Up to and including the line that contains "# All lengths are in millimetres.", repeat each line of the data exactly, starting from the first.
§
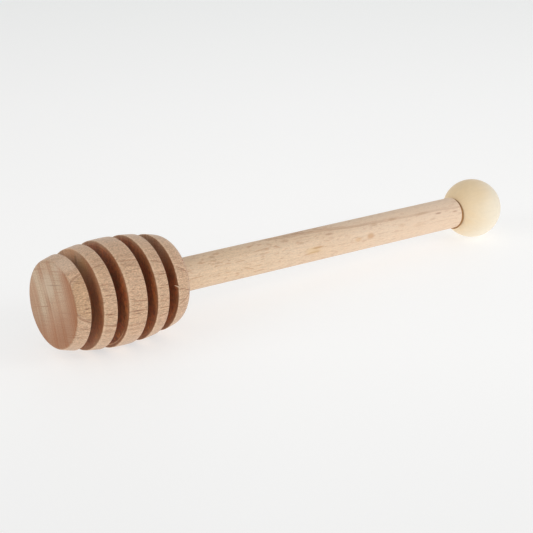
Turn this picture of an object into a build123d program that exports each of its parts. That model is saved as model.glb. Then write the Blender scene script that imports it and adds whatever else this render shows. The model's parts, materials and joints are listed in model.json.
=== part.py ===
from build123d import *
import os
from math import asin, atan2, degrees, hypot, radians, sqrt, tan

# A turned wooden honey dipper: a bowed, grooved head on one end of a plain dowel
# and a smooth ball on the other. The dowel goes full width into the head, and with a
# thinner tenon into the ball. Both holes are drilled blind, and both joints are glued.
# Each piece is made along +X, with the head's front face at X = 0, and the whole
# is then laid down the way it rests on a table, on its fattest discs and its ball.
# All lengths are in millimetres.

# Head: widths are measured along the axis, from the front face back
front_disc_width = 4.25
second_disc_width = 4.25
middle_disc_width = 6.3
fourth_disc_width = 4.45
back_disc_width = 6.1
groove_width = 3.4            # one parting tool cuts all four grooves
head_diameter = 31.0          # at the middle of its length, where the barrel is fattest
head_end_diameter = 25.2      # where the bow would meet the two end faces
core_diameter = 16.0          # what the grooves leave around the dowel
front_edge_radius = 1.0       # sanded edge of the flat front face
back_edge_radius = 4.0        # rounded shoulder towards the handle
rim_break = 0.2               # the grooves' sharp rims, broken by a touch of sandpaper
head_socket_depth = 20.0

# Handle
dowel_diameter = 10.0
handle_reach = 114.2          # bare dowel between the head and the ball
dowel_chamfer = 0.8
tenon_diameter = 6.0          # turned on the dowel, so that a shoulder stands against the ball
tenon_chamfer = 0.5

# Ball
ball_diameter = 19.2
ball_hole_depth = 10.0
mouth_chamfer = 0.2           # breaks the drilled edge

# Glued fits
glue_clearance = 0.05         # around the dowel and the tenon, and before the shoulder
end_gap = 0.5                 # between each end of the dowel and the bottom of its hole
drill_point_angle = 118.0     # degrees across the drill's tip

# How far the cutting shapes run past the faces that they cut
overrun = 1.0

# Worked out from the sizes above
grooved_disc_widths = [front_disc_width, second_disc_width, middle_disc_width, fourth_disc_width]
head_length = sum(grooved_disc_widths) + len(grooved_disc_widths) * groove_width + back_disc_width
head_radius = head_diameter / 2
head_end_radius = head_end_diameter / 2
core_radius = core_diameter / 2
dowel_radius = dowel_diameter / 2
socket_radius = dowel_radius + glue_clearance
tenon_radius = tenon_diameter / 2
ball_hole_radius = tenon_radius + glue_clearance
ball_radius = ball_diameter / 2
mouth_x = head_length + handle_reach
ball_x = mouth_x + sqrt(ball_radius**2 - ball_hole_radius**2)

# The bow is one arc, so its radius follows from its chord and its rise
bow_rise = head_radius - head_end_radius
bow_radius = ((head_length / 2) ** 2 + bow_rise**2) / (2 * bow_rise)


def head_half_profile():
    """Half of the head's outline, above the axis: a bowed barrel with square grooves in it."""
    front_rim = (0, head_end_radius)
    fattest = (head_length / 2, head_radius)
    back_rim = (head_length, head_end_radius)
    with BuildSketch() as half:
        with BuildLine():
            ThreePointArc(front_rim, fattest, back_rim)
            Polyline(back_rim, (head_length, 0), (0, 0), front_rim)
        make_face()
        fillet(half.vertices().sort_by_distance(front_rim)[0], front_edge_radius)
        fillet(half.vertices().sort_by_distance(back_rim)[0], back_edge_radius)
        groove_start = 0
        for disc_width in grooved_disc_widths:
            groove_start += disc_width
            groove_middle = groove_start + groove_width / 2
            with Locations((groove_middle, core_radius)):
                Rectangle(
                    groove_width,
                    head_radius - core_radius + overrun,
                    align=(Align.CENTER, Align.MIN),
                    mode=Mode.SUBTRACT,
                )
            both_rims = half.vertices().sort_by_distance((groove_middle, head_radius))[:2]
            chamfer(both_rims, rim_break)
            groove_start += groove_width
    return half.sketch


def drilled_socket(radius, depth, lead=overrun):
    """A blind hole along +X from X = 0, with the cone that the drill's tip leaves at its end.

    The cutting shape starts lead before X = 0, to clear what stands in front of the mouth.
    """
    tip_length = radius / tan(radians(drill_point_angle / 2))
    with BuildPart() as hole:
        with BuildSketch():
            with BuildLine():
                Polyline(
                    (-lead, 0),
                    (-lead, radius),
                    (depth, radius),
                    (depth + tip_length, 0),
                    close=True,
                )
            make_face()
        revolve(axis=Axis.X)
    return hole.part


def dipper_head():
    """Five discs on one core, turned from one blank, with a socket drilled in the back."""
    back_face = Location((head_length, 0, 0), (0, 180, 0))
    with BuildPart() as head:
        add(head_half_profile())
        revolve(axis=Axis.X)
        add(back_face * drilled_socket(socket_radius, head_socket_depth), mode=Mode.SUBTRACT)
    return head.part


def handle_dowel():
    """A plain dowel, full width from the bottom of the head's socket to its shoulder at the
    ball, and a thinner tenon from there to near the bottom of the ball's hole."""
    start_x = head_length - head_socket_depth + end_gap
    shoulder_x = mouth_x - glue_clearance
    end_x = mouth_x + ball_hole_depth - end_gap
    corners = [
        ((start_x, dowel_radius), dowel_chamfer),
        ((shoulder_x, dowel_radius), rim_break),
        ((end_x, tenon_radius), tenon_chamfer),
    ]
    with BuildPart() as dowel:
        with BuildSketch() as half:
            with BuildLine():
                Polyline(
                    (start_x, 0),
                    (start_x, dowel_radius),
                    (shoulder_x, dowel_radius),
                    (shoulder_x, tenon_radius),
                    (end_x, tenon_radius),
                    (end_x, 0),
                    close=True,
                )
            make_face()
            for corner, size in corners:
                chamfer(half.vertices().sort_by_distance(corner)[0], size)
        revolve(axis=Axis.X)
    return dowel.part


def ball_knob():
    """A solid ball, drilled towards its centre, with the drilled edge broken."""
    cap_height = ball_radius - (ball_x - mouth_x)
    hole = drilled_socket(ball_hole_radius, ball_hole_depth, lead=cap_height + overrun)
    with BuildPart() as ball:
        with Locations((ball_x, 0, 0)):
            Sphere(ball_radius)
        add(Location((mouth_x, 0, 0)) * hole, mode=Mode.SUBTRACT)
        drilled_edges = ball.edges().filter_by(GeomType.CIRCLE).filter_by(Plane.YZ)
        chamfer(drilled_edges.sort_by(Axis.X)[0], mouth_chamfer)
    return ball.part


def resting_place(pieces):
    """Tip the axis until the bow and the ball touch one plane, and put that plane at Z = 0.

    The arc of the bow is centred bow_radius - head_radius beyond the axis, so the common
    tangent of that arc and the ball gives the slope. The middle of the whole is at X = Y = 0.
    """
    run = ball_x - head_length / 2
    drop = bow_radius - head_radius
    slope = asin((bow_radius - ball_radius) / hypot(run, drop)) - atan2(drop, run)
    tip = Rot(0, degrees(slope), 0)
    box = Compound(children=[tip * piece for piece in pieces.values()]).bounding_box()
    middle = box.center()
    return Pos(-middle.X, -middle.Y, -box.min.Z) * tip


pieces = {
    "dipper_head": dipper_head(),
    "handle_dowel": handle_dowel(),
    "ball_knob": ball_knob(),
}
place = resting_place(pieces)

os.makedirs("parts", exist_ok=True)
for name, piece in pieces.items():
    export_step(place * piece, f"parts/{name}.step")

print("head length", round(head_length, 3), "bow radius", round(bow_radius, 3))
print("overall length along the axis", round(ball_x + ball_radius, 3))
for label, x in [("front face", 0), ("head back", head_length), ("ball mouth", mouth_x), ("ball", ball_x)]:
    print(label, "centre", place * Location((x, 0, 0)))
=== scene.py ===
# %% [markdown]
# # A turned beech honey dipper
# The dipper is three turnings: a grooved head, a dowel and a ball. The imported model
# already holds their sizes, so the lesson is about two things: how to model turned
# shapes with a spin, and how to make wood that is right on every face at once,
# because its pattern is solid and the shape only cuts through it.
#
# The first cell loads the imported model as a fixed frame. Nothing in it is moved.

# %% Load the frame
import json
from math import asin, atan2, cos, degrees, hypot, pi, radians, sin, sqrt

import bmesh
import bpy
from mathutils import Matrix, Vector


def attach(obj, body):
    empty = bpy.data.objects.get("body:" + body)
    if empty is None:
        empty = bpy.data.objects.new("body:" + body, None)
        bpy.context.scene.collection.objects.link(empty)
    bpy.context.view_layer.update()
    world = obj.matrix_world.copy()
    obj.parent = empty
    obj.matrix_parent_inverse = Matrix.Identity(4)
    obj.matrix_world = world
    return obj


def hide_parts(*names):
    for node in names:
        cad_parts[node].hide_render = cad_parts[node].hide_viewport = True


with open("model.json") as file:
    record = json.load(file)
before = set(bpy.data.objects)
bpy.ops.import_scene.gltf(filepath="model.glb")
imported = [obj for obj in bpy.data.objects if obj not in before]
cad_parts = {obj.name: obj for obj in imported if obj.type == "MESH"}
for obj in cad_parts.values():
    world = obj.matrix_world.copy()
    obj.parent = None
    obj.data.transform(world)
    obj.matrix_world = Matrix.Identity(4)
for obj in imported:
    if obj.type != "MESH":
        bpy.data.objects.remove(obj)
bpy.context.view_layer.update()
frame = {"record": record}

# %% [markdown]
# ## Where the turning axis lies
# A lathe piece is easiest to think about along its own axis, but the dipper lies on a
# table, on its fattest disc and its ball, so its axis slopes. Every piece is modelled
# in millimetres along X, with the head's front face at X = 0, and its mesh is then
# placed once with one matrix. The record's front_face mount says where that face is
# and which way it looks, so nothing about the place is guessed.

# %% Millimetres, and the matrix that lays a turning down
MM = 0.001

front_mount = next(m for m in frame["record"]["mounts"] if m["name"] == "front_face")
front_centre = Vector(front_mount["pos_m"])
outward = Vector(front_mount["axis"])
slope = atan2(outward.z, -outward.x)
lay_down = Matrix.Translation(front_centre) @ Matrix.Rotation(slope, 4, "Y") @ Matrix.Scale(MM, 4)
print(f"the axis drops {degrees(slope):.2f} degrees towards the ball")

# %% [markdown]
# ## The head's outline
# A turner roughs the blank to a barrel, parts four grooves square into it with one
# narrow tool, rounds the shoulder at the handle's end and breaks the edges with
# sandpaper. The outline follows the same order. The bow is one arc, and the two
# rounded ends are smaller arcs that touch it from inside, so a centre for each is
# all that the outline needs.

# %% Sizes of the head, in millimetres
disc_widths = [4.25, 4.25, 6.3, 4.45, 6.1]
groove_width = 3.4
head_length = sum(disc_widths) + (len(disc_widths) - 1) * groove_width
head_radius = 15.5
end_radius = 12.6
core_radius = 8.0
front_round = 1.0
back_round = 4.0

middle = head_length / 2
rise = head_radius - end_radius
bow_radius = (middle**2 + rise**2) / (2 * rise)
bow_drop = bow_radius - head_radius
print(f"the head is {head_length:.2f} mm long, and its bow has a radius of {bow_radius:.2f} mm")


# %% The outline, before the grooves
def inner_centre(wall_x, radius):
    """The centre of a rounding that touches an end wall and, from inside, the bow."""
    x = radius if wall_x == 0 else wall_x - radius
    return x, sqrt((bow_radius - radius) ** 2 - (x - middle) ** 2) - bow_drop


def touch_x(x, radius):
    """Where the rounding centred at x runs into the bow."""
    return middle + (x - middle) * bow_radius / (bow_radius - radius)


front_x, front_r = inner_centre(0, front_round)
back_x, back_r = inner_centre(head_length, back_round)
front_touch = touch_x(front_x, front_round)
back_touch = touch_x(back_x, back_round)


def outline(x):
    """The head's radius at x."""
    if x < front_touch:
        return front_r + sqrt(max(0, front_round**2 - (x - front_x) ** 2))
    if x > back_touch:
        return back_r + sqrt(max(0, back_round**2 - (x - back_x) ** 2))
    return sqrt(bow_radius**2 - (x - middle) ** 2) - bow_drop


print(f"flat front to radius {front_r:.2f}, flat back to {back_r:.2f}")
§
**Finished exercise**
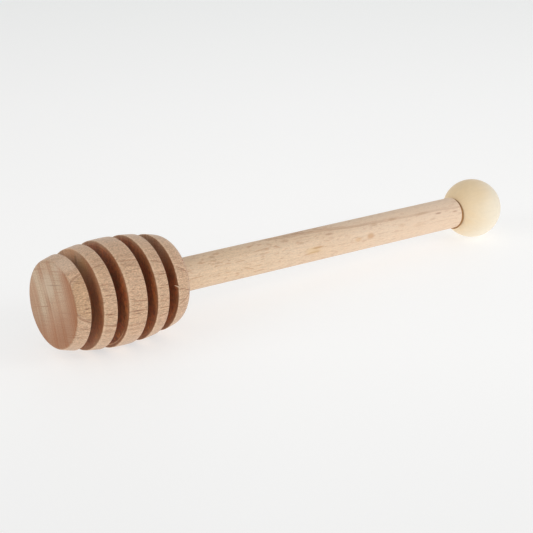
Turn this picture of an object into a build123d program that exports each of its parts. That model is saved as model.glb. Then write the Blender scene script that imports it and adds whatever else this render shows. The model's parts, materials and joints are listed in model.json.
=== part.py ===
from build123d import *
import os
from math import asin, atan2, degrees, hypot, radians, sqrt, tan

# A turned wooden honey dipper: a bowed, grooved head on one end of a plain dowel
# and a smooth ball on the other. The dowel goes full width into the head, and with a
# thinner tenon into the ball. Both holes are drilled blind, and both joints are glued.
# Each piece is made along +X, with the head's front face at X = 0, and the whole
# is then laid down the way it rests on a table, on its fattest discs and its ball.
# All lengths are in millimetres.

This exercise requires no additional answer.